# Bought a Bianchi... now I have questions



## D_K (Mar 12, 2010)

So somehow I went to a bike expo yesterday looking to update the wardrobe and came out with a Bianchi D2 Cross Concept Race Carbon (talk about a long name). Although the bike is 'new' it obviously sat around for quite a while before the price came down to the point that an idiot strolling by (me) bought it. I thought it was a 2010, but now I'm not sure. Thus I have the following questions for the Bianchi experts out there:

1) I know they started making these in 2009, but when was the last year of production?
2) As far as I can tell they don't make them any more. So why did they make them for only a few years? Just not popular because of the general lack of celeste? Some fatal flaw that I will find when I face plant into mother earth?
3) Is the "Alu Carbon" fork just a really fancy name for a carbon fork with an aluminum steerer?

I would greatly appreciate any education that you fine people can give me.


----------



## repartocorse40 (Feb 23, 2009)

I can only answer yes to #3. And if it is similar to the fork that came on my 1885, you might want to replace depending on intended use. I found that alu/carbon fork to be really heavy and very flexy, so much so as to be able to see the flex when braking with the front brake. 

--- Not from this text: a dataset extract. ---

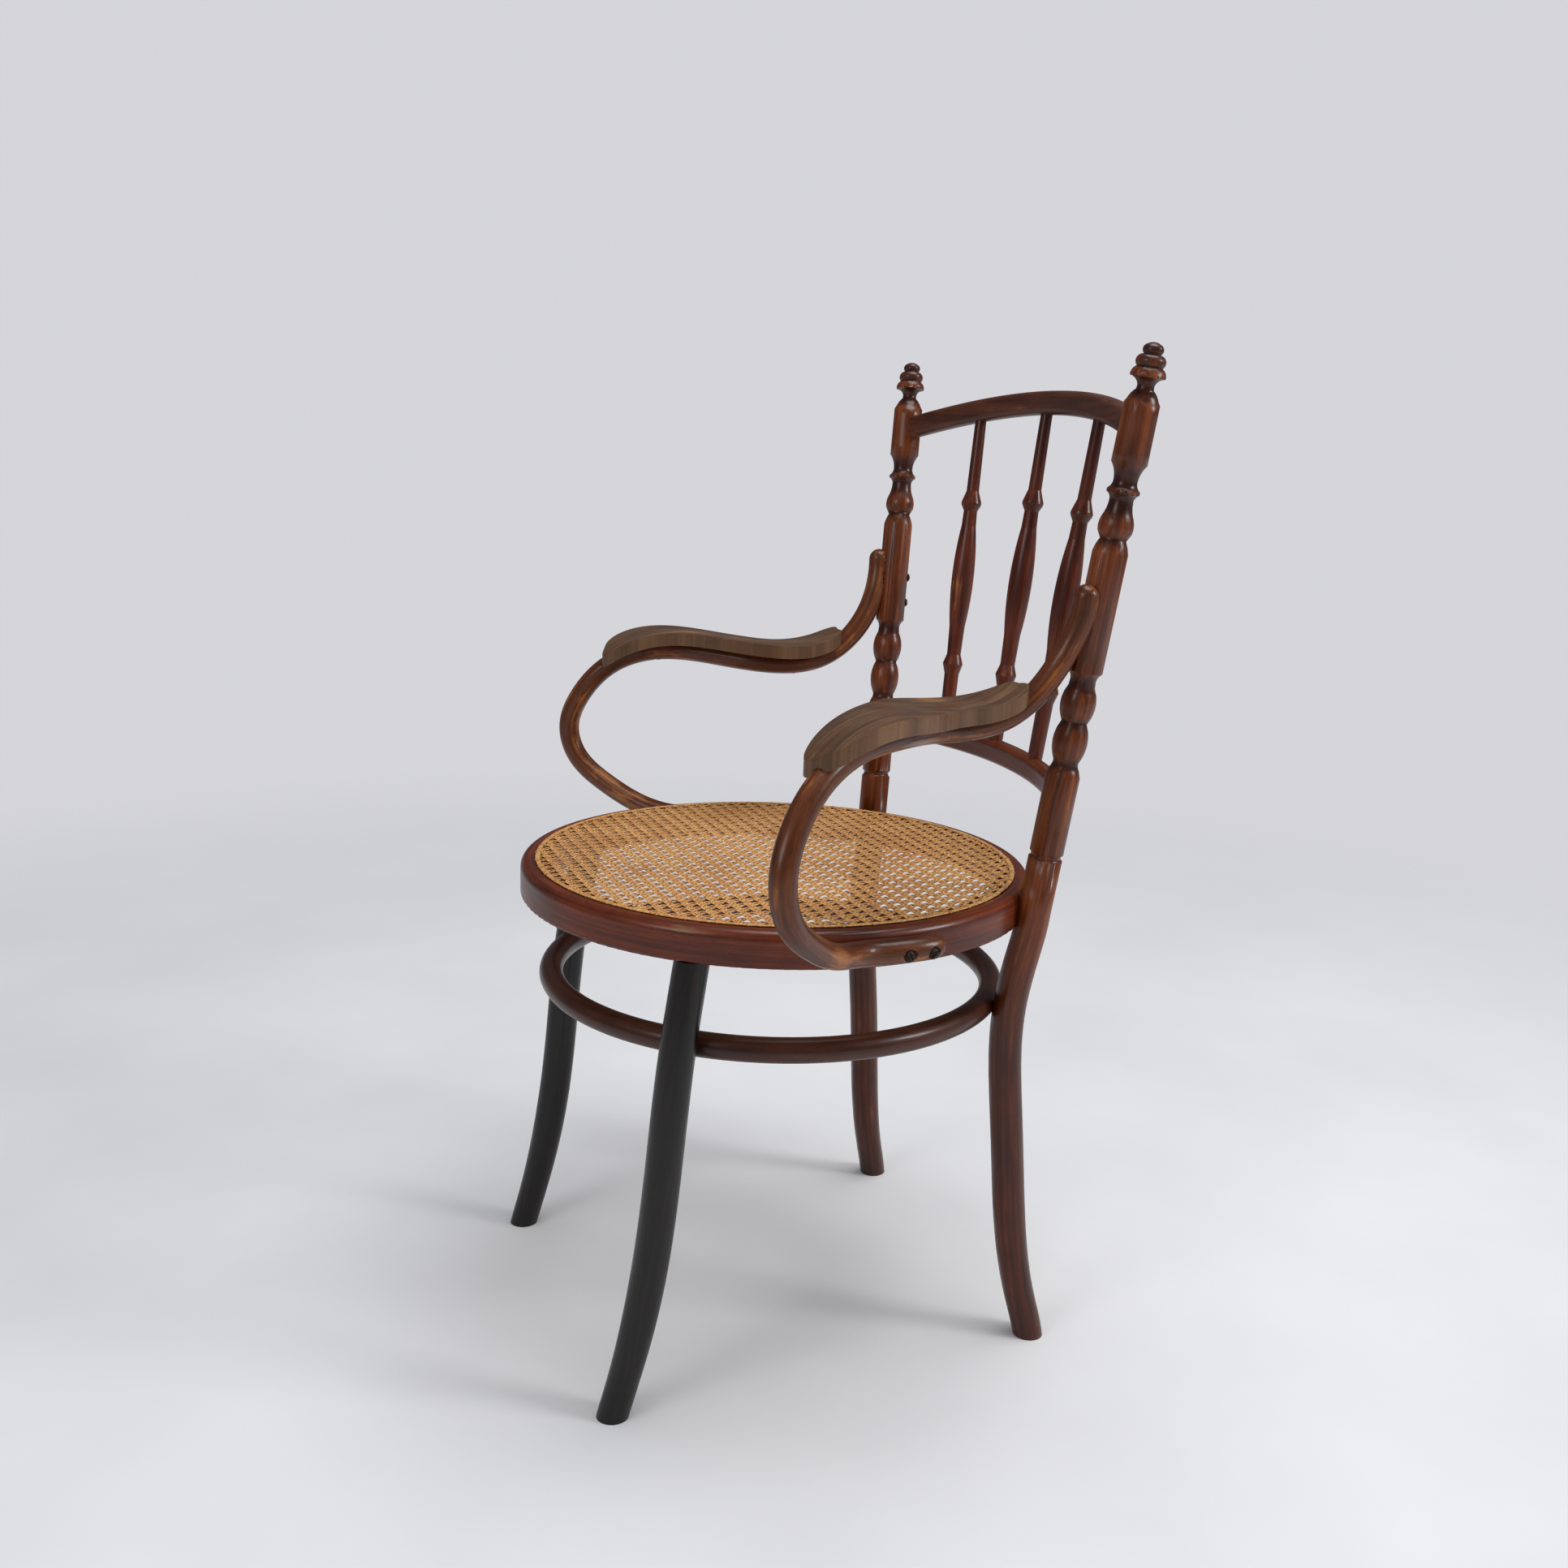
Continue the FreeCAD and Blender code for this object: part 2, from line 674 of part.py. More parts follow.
screws = {}
for name, maker, *size in screw_list(path):
    screws.setdefault(name, []).append(maker(*size))
    hole = screw_hole(maker, *size)
    if name == "arm_post_screws":
        post = post.cut(hole)
        arm = arm.cut(hole)
    if name == "arm_rim_screws":
        arm = arm.cut(hole)
        ring = ring.cut(hole).cut(mirrored(hole))
    if name == "pad_screws":
        arm = arm.cut(hole)
        pad = pad.cut(hole)
    if name == "seat_screws":
        ring = ring.cut(hole).cut(mirrored(hole))
        post = post.cut(hole)
    if name == "stretcher_screws":
        stretcher = stretcher.cut(hole).cut(mirrored(hole))
        front_leg = front_leg.cut(hole)
        post = post.cut(hole)

nodes = {
    "seat_ring": ring,
    "cane_web": make_cane_web(),
    "cane_binder": make_binder(),
    "stretcher_ring": stretcher,
    "front_leg_left": front_leg,
    "front_leg_right": mirrored(front_leg),
    "back_post_left": post,
    "back_post_right": mirrored(post),
    "top_rail": top_rail,
    "low_rail": low_rail,
    "spindle_left": spindle,
    "spindle_centre": centre_spindle,
    "spindle_right": mirrored(spindle),
    "arm_left": arm,
    "arm_right": mirrored(arm),
    "arm_pad_left": pad,
    "arm_pad_right": mirrored(pad),
}
for name, pieces in screws.items():
    nodes[name] = Part.makeCompound(pieces + [mirrored(p) for p in pieces])

# Stand the chair with the middle of its outline over the origin
box = Part.makeCompound(list(nodes.values())).optimalBoundingBox(False)
shift = V(0, -(box.YMin + box.YMax) / 2, 0)
print("moved by", shift)
os.makedirs("parts", exist_ok=True)
for name, shape in nodes.items():
    shape.translate(shift)
    print(name, "solids", len(shape.Solids), "valid", shape.isValid(), "volume", round(shape.Volume))
    shape.exportStep("parts/" + name + ".step")
box = Part.makeCompound(list(nodes.values())).optimalBoundingBox(False)
print("width", box.XLength, "depth", box.YLength, "height", box.ZLength)
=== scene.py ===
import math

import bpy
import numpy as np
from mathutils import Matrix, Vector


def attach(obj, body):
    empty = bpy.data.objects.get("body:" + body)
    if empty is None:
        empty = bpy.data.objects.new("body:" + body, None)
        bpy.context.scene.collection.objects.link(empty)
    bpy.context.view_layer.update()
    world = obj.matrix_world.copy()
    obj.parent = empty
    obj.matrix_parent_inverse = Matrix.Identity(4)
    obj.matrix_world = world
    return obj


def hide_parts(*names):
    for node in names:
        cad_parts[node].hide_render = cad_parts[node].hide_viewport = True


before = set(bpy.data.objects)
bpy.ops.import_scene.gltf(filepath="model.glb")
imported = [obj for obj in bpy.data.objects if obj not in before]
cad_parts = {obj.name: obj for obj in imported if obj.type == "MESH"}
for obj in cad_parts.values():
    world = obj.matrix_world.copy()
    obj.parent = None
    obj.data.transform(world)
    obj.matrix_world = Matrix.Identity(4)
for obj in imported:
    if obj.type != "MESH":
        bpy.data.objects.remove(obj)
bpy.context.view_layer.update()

# %% [markdown]
# # A bentwood armchair with a hand-caned seat
# The solids that were just loaded are the chair's measured pieces: hoops, legs, turned posts, rails, spindles,
# arms, pads and screws. They stand on the floor in metres, the sitter faces -Y and +Z is up.
# This lesson dresses them. It sets up a small photo studio, stains the wood, weaves the cane strand by strand,
# rounds the arm pads and cuts the slots in the screws.

print("pieces loaded:", len(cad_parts))

# %% [markdown]
# ## The camera
# The picture was taken from the chair's left front, a little above the seat, with a slightly wide lens.
# A camera is placed by its position and three turns: yaw around the upright axis, pitch down, and a small roll.
# Writing the three turns as one product of rotation matrices keeps each of them readable.

# %% Place the camera
camera_data = bpy.data.cameras.new("studio_camera")
camera_data.lens = 35.58
camera_data.sensor_width = 36.0
camera = bpy.data.objects.new("studio_camera", camera_data)
bpy.context.scene.collection.objects.link(camera)
camera_place = (1.2932, -0.5272, 0.7930)
camera_yaw = math.radians(68.20)
camera_pitch = math.radians(12.12)
camera_roll = math.radians(2.13)
camera.matrix_world = (
    Matrix.Translation(camera_place)
    @ Matrix.Rotation(camera_yaw, 4, "Z")
    @ Matrix.Rotation(math.pi / 2 - camera_pitch, 4, "X")
    @ Matrix.Rotation(camera_roll, 4, "Z")
)
bpy.context.scene.camera = camera
print("camera at", camera_place)

# %% [markdown]
# ## Small helpers
# Colours are easier to pick as the 0 to 255 numbers of a picture, but a shader wants linear light,
# so one helper converts them. A second helper starts an empty material and hands back its node tree,
# and a third adds a node and fills its sockets in one line.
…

I replaced it with a ritchey wcs and feel it really improved the bikes ride. the alu/carbon fork is probably fine for commuting.


----------



## D_K (Mar 12, 2010)

Since I am more of a mountain biker, I prefer to keep the road bike stable at just one. That is why I always buy cyclocross bikes... and it means that this thing will get used for just about everything including commuting. I'm not sure how wise it was to buy a 'race' bike but I couldn't get over how gorgeous the carbon work was and just how comfy the thing felt.

I'm already planning on upgrading the entire cockpit to all Ritchey parts to dial in the fit, so I guess adding a fork to that won't hurt.

Thanks for the honest information!


----------



## Tantivious Todd (Feb 13, 2012)

According to the Bianchi Archive pages, that model was only available in 2009 and 2010. It appears to have been replaced by the Cavaria in 2011.


----------



## D_K (Mar 12, 2010)

That's some good info. I'm guessing that my bike was A) too expensive and B) too black for the people looking to buy a Bianchi cross bike. So after 2 years they overhauled it with in house parts, a cheaper price tag, a new name, and of course more celeste.

But that's fine by me. It just makes it all that more unique in a sea of Treks!!


----------



## Tantivious Todd (Feb 13, 2012)

No doubt. Trek makes some great bikes, but in my estimation they are the General Motors of the bicycling world. Lots of Cavaliers, but a few Corvettes, too. No Ferraris, though.


----------